● SHORT PROBLEM: Reproduce all of the data exactly.

● DATA LINES:

============

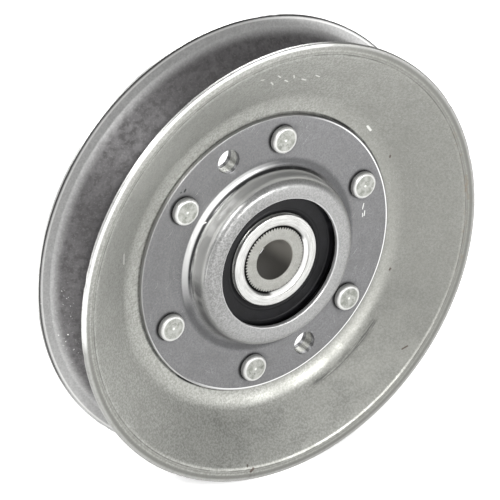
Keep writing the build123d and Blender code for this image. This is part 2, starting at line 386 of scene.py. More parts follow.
    def blend(self, amount, under, over, how="MIX"):
        node = self.nodes.new("ShaderNodeMix")
        node.data_type = "RGBA"
        node.blend_type = how
        return self.fill(node, {0: amount, 6: under, 7: over}).outputs[2]

    def tint(self, colour, rough=None):
        self.links.new(colour, self.shader.inputs["Base Color"])
        if rough is not None:
            self.links.new(rough, self.shader.inputs["Roughness"])

    def relief(self, height, strength, depth):
        node = self.nodes.new("ShaderNodeBump")
        self.fill(node, {"Height": height, "Strength": strength, "Distance": depth})
        self.links.new(node.outputs[0], self.shader.inputs["Normal"])


print("finish helpers ready")

# %% [markdown]
# ## Zinc on the flanges' outer faces
#
# The flanges wear a thin electroplated zinc that has gone dull. Up close it is a fine, even mottle of
# slightly olive grey with no direction to it, and a scatter of hairline scratches from the bin. Painted
# shade darkens the right side and the lip, a thin line of painted shade runs along the crease beside the
# lip, and a painted shadow lies in the gap beside the plate. The wide bend low on the right carries a dark
# scuff, the rim has a little brown staining, and its edge has a painted highlight on the upper left over
# faint bright flecks all round.

# %%
def flange_zinc():
    f = Finish("dull_zinc", 0.7, 0.42)
    grain = f.cloud(0.5 * MM, 5.0)
    patches = f.cloud(6 * MM, 5.0, None, 3.0)
    base = f.blend(f.ramp(grain, 0.36, 0.64), tone(138, 138, 133), tone(166, 167, 162))
    base = f.blend(f.ramp(patches, 0.42, 0.66, 0.0, 0.3), base, tone(138, 138, 133))
    base = f.blend(f.ramp(f.cloud(1.6 * MM, 4.0, None, 9.0), 0.56, 0.74, 0.0, 0.4), base, tone(172, 173, 168))
    # Painted shade: the right side of the face is darkened.
    base = f.blend(f.both(f.facing(355, 95), 0.6), base, tone(120, 120, 115))
    for k, (angle, length, width, level) in enumerate([(35, 9, 0.10, 0.68), (118, 6, 0.09, 0.69),
                                                       (70, 13, 0.12, 0.70), (160, 5, 0.08, 0.69)]):
        line = f.scratch(angle, length * MM, width * MM, level, 5.0 + 3 * k)
        base = f.blend(f.both(line, 0.6), base, tone(206, 207, 204) if k % 2 else tone(84, 84, 80))
    # Painted shade: a thin dark line along the crease beside the lip, and a fainter one just outside it.
    crease_shade = f.both(f.band(LIP_START, 0.05 * MM, 0.2 * MM), f.ramp(patches, 0.35, 0.6, 0.4, 0.9))
    base = f.blend(crease_shade, base, tone(92, 92, 88))
    base = f.blend(f.both(f.band(LIP_START + 0.5 * MM, 0.1 * MM, 0.3 * MM), 0.5), base, tone(98, 98, 94))
    smear = f.ramp(f.cloud(1.0, 3.0, f.polar(7, 3200), 21.0), 0.34, 0.66)
    low_right = f.ramp(f.facing(304, 19), 0.0, 0.5)
    scuff = f.both(f.both(low_right, f.band(42.5 * MM, 0.15 * MM, 0.9 * MM)), f.both(smear, f.front))
    base = f.blend(f.both(scuff, 0.75), base, tone(66, 66, 64))
    # Painted shadow in the gap between the flange and the plate's edge, on the upper right and lower left.
    seam = f.both(f.band(36.35 * MM, 0.12 * MM, 0.35 * MM), f.ramp(patches, 0.35, 0.6, 0.6, 1.0))
    seam_shadow_sides = f.maths("MAXIMUM", f.facing(42, 55), f.facing(232, 55))
    base = f.blend(f.both(seam, seam_shadow_sides), base, tone(24, 24, 24))
    base = f.marks(base, tone(228, 228, 224), 0.8, [
        (50.4, 96.8, 50.0, 95.6, 0.2), (47.9, 92.4, 46.8, 91.2, 0.24), (49.6, 90.8, 48.7, 89.6, 0.22),
        (47.2, 87.3, 46.5, 85.9, 0.24), (48.4, 85.0, 47.4, 84.2, 0.2), (46.6, 80.9, 46.1, 79.2, 0.26),
        (47.5, 76.6, 47.1, 75.0, 0.2), (43.5, 162.6, 42.4, 166.2, 0.34), (39.6, 41.2, 39.5, 38.8, 0.4)])
    base = f.marks(base, tone(74, 60, 54), 0.85, [
        (54.7, 259.2, 54.1, 259.8, 0.55), (56.4, 258.9, 55.8, 259.2, 0.45), (56.2, 260.3, 56.0, 260.5, 0.4),
        (53.4, 258.0, 53.1, 258.1, 0.3), (40.2, 24.0, 40.0, 23.4, 0.3), (40.5, 338.0, 40.4, 337.4, 0.3),
        (51.5, 318.0, 50.9, 316.4, 0.22)])
    stain = f.both(f.both(f.facing(2, 30), f.band(55.8 * MM, 1.0 * MM, 1.6 * MM)),
                   f.ramp(f.cloud(2.2 * MM, 5.0, None, 31.0), 0.5, 0.7))
    base = f.blend(f.both(stain, 0.6), base, tone(120, 103, 82))
    # Painted shade: the lip is darkened all round except on the upper left.
    lip = f.ramp(f.radius, 54.9 * MM, 55.6 * MM)
    shaded = f.maths("SUBTRACT", 0.85, f.both(f.facing(125, 70), 0.85))
    base = f.blend(f.both(lip, shaded), base, tone(106, 106, 102))
    # Painted highlight on the rim's edge on the upper left, over faint bright flecks all round.
    edge_highlight_side = f.maths("MAXIMUM", f.ramp(f.facing(131, 62), 0.0, 0.3), 0.25)
    flecks = f.ramp(f.cloud(1.1 * MM, 5.0, None, 41.0), 0.36, 0.5, 0.75, 1.0)
    rim_highlight_flecks = f.both(f.ramp(f.radius, 55.9 * MM, 56.6 * MM), f.both(edge_highlight_side, flecks))
    base = f.blend(rim_highlight_flecks, base, tone(238, 238, 236))
    f.tint(base, f.ramp(patches, 0.3, 0.7, 0.36, 0.46))
    f.relief(f.maths("ADD", grain, f.both(patches, 0.6)), 0.35, 0.06 * MM)
    return f.material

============

● SOLUTION TO THIS EXERCISE:
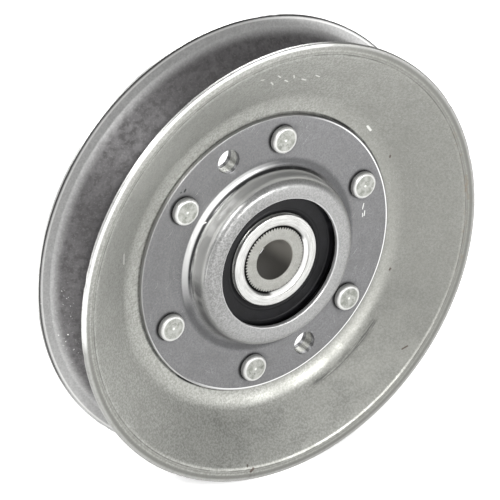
Keep writing the build123d and Blender code for this image. This is part 2, starting at line 386 of scene.py. More parts follow.
    def blend(self, amount, under, over, how="MIX"):
        node = self.nodes.new("ShaderNodeMix")
        node.data_type = "RGBA"
        node.blend_type = how
        return self.fill(node, {0: amount, 6: under, 7: over}).outputs[2]

    def tint(self, colour, rough=None):
        self.links.new(colour, self.shader.inputs["Base Color"])
        if rough is not None:
            self.links.new(rough, self.shader.inputs["Roughness"])

    def relief(self, height, strength, depth):
        node = self.nodes.new("ShaderNodeBump")
        self.fill(node, {"Height": height, "Strength": strength, "Distance": depth})
        self.links.new(node.outputs[0], self.shader.inputs["Normal"])


print("finish helpers ready")

# %% [markdown]
# ## Zinc on the flanges' outer faces
#
# The flanges wear a thin electroplated zinc that has gone dull. Up close it is a fine, even mottle of
# slightly olive grey with no direction to it, and a scatter of hairline scratches from the bin. Painted
# shade darkens the right side and the lip, a thin line of painted shade runs along the crease beside the
# lip, and a painted shadow lies in the gap beside the plate. The wide bend low on the right carries a dark
# scuff, the rim has a little brown staining, and its edge has a painted highlight on the upper left over
# faint bright flecks all round.

# %%
def flange_zinc():
    f = Finish("dull_zinc", 0.7, 0.42)
    grain = f.cloud(0.5 * MM, 5.0)
    patches = f.cloud(6 * MM, 5.0, None, 3.0)
    base = f.blend(f.ramp(grain, 0.36, 0.64), tone(138, 138, 133), tone(166, 167, 162))
    base = f.blend(f.ramp(patches, 0.42, 0.66, 0.0, 0.3), base, tone(138, 138, 133))
    base = f.blend(f.ramp(f.cloud(1.6 * MM, 4.0, None, 9.0), 0.56, 0.74, 0.0, 0.4), base, tone(172, 173, 168))
    # Painted shade: the right side of the face is darkened.
    base = f.blend(f.both(f.facing(355, 95), 0.6), base, tone(120, 120, 115))
    for k, (angle, length, width, level) in enumerate([(35, 9, 0.10, 0.68), (118, 6, 0.09, 0.69),
                                                       (70, 13, 0.12, 0.70), (160, 5, 0.08, 0.69)]):
        line = f.scratch(angle, length * MM, width * MM, level, 5.0 + 3 * k)
        base = f.blend(f.both(line, 0.6), base, tone(206, 207, 204) if k % 2 else tone(84, 84, 80))
    # Painted shade: a thin dark line along the crease beside the lip, and a fainter one just outside it.
    crease_shade = f.both(f.band(LIP_START, 0.05 * MM, 0.2 * MM), f.ramp(patches, 0.35, 0.6, 0.4, 0.9))
    base = f.blend(crease_shade, base, tone(92, 92, 88))
    base = f.blend(f.both(f.band(LIP_START + 0.5 * MM, 0.1 * MM, 0.3 * MM), 0.5), base, tone(98, 98, 94))
    smear = f.ramp(f.cloud(1.0, 3.0, f.polar(7, 3200), 21.0), 0.34, 0.66)
    low_right = f.ramp(f.facing(304, 19), 0.0, 0.5)
    scuff = f.both(f.both(low_right, f.band(42.5 * MM, 0.15 * MM, 0.9 * MM)), f.both(smear, f.front))
    base = f.blend(f.both(scuff, 0.75), base, tone(66, 66, 64))
    # Painted shadow in the gap between the flange and the plate's edge, on the upper right and lower left.
    seam = f.both(f.band(36.35 * MM, 0.12 * MM, 0.35 * MM), f.ramp(patches, 0.35, 0.6, 0.6, 1.0))
    seam_shadow_sides = f.maths("MAXIMUM", f.facing(42, 55), f.facing(232, 55))
    base = f.blend(f.both(seam, seam_shadow_sides), base, tone(24, 24, 24))
    base = f.marks(base, tone(228, 228, 224), 0.8, [
        (50.4, 96.8, 50.0, 95.6, 0.2), (47.9, 92.4, 46.8, 91.2, 0.24), (49.6, 90.8, 48.7, 89.6, 0.22),
        (47.2, 87.3, 46.5, 85.9, 0.24), (48.4, 85.0, 47.4, 84.2, 0.2), (46.6, 80.9, 46.1, 79.2, 0.26),
        (47.5, 76.6, 47.1, 75.0, 0.2), (43.5, 162.6, 42.4, 166.2, 0.34), (39.6, 41.2, 39.5, 38.8, 0.4)])
    base = f.marks(base, tone(74, 60, 54), 0.85, [
        (54.7, 259.2, 54.1, 259.8, 0.55), (56.4, 258.9, 55.8, 259.2, 0.45), (56.2, 260.3, 56.0, 260.5, 0.4),
        (53.4, 258.0, 53.1, 258.1, 0.3), (40.2, 24.0, 40.0, 23.4, 0.3), (40.5, 338.0, 40.4, 337.4, 0.3),
        (51.5, 318.0, 50.9, 316.4, 0.22)])
    stain = f.both(f.both(f.facing(2, 30), f.band(55.8 * MM, 1.0 * MM, 1.6 * MM)),
                   f.ramp(f.cloud(2.2 * MM, 5.0, None, 31.0), 0.5, 0.7))
    base = f.blend(f.both(stain, 0.6), base, tone(120, 103, 82))
    # Painted shade: the lip is darkened all round except on the upper left.
    lip = f.ramp(f.radius, 54.9 * MM, 55.6 * MM)
    shaded = f.maths("SUBTRACT", 0.85, f.both(f.facing(125, 70), 0.85))
    base = f.blend(f.both(lip, shaded), base, tone(106, 106, 102))
    # Painted highlight on the rim's edge on the upper left, over faint bright flecks all round.
    edge_highlight_side = f.maths("MAXIMUM", f.ramp(f.facing(131, 62), 0.0, 0.3), 0.25)
    flecks = f.ramp(f.cloud(1.1 * MM, 5.0, None, 41.0), 0.36, 0.5, 0.75, 1.0)
    rim_highlight_flecks = f.both(f.ramp(f.radius, 55.9 * MM, 56.6 * MM), f.both(edge_highlight_side, flecks))
    base = f.blend(rim_highlight_flecks, base, tone(238, 238, 236))
    f.tint(base, f.ramp(patches, 0.3, 0.7, 0.36, 0.46))
    f.relief(f.maths("ADD", grain, f.both(patches, 0.6)), 0.35, 0.06 * MM)
    return f.material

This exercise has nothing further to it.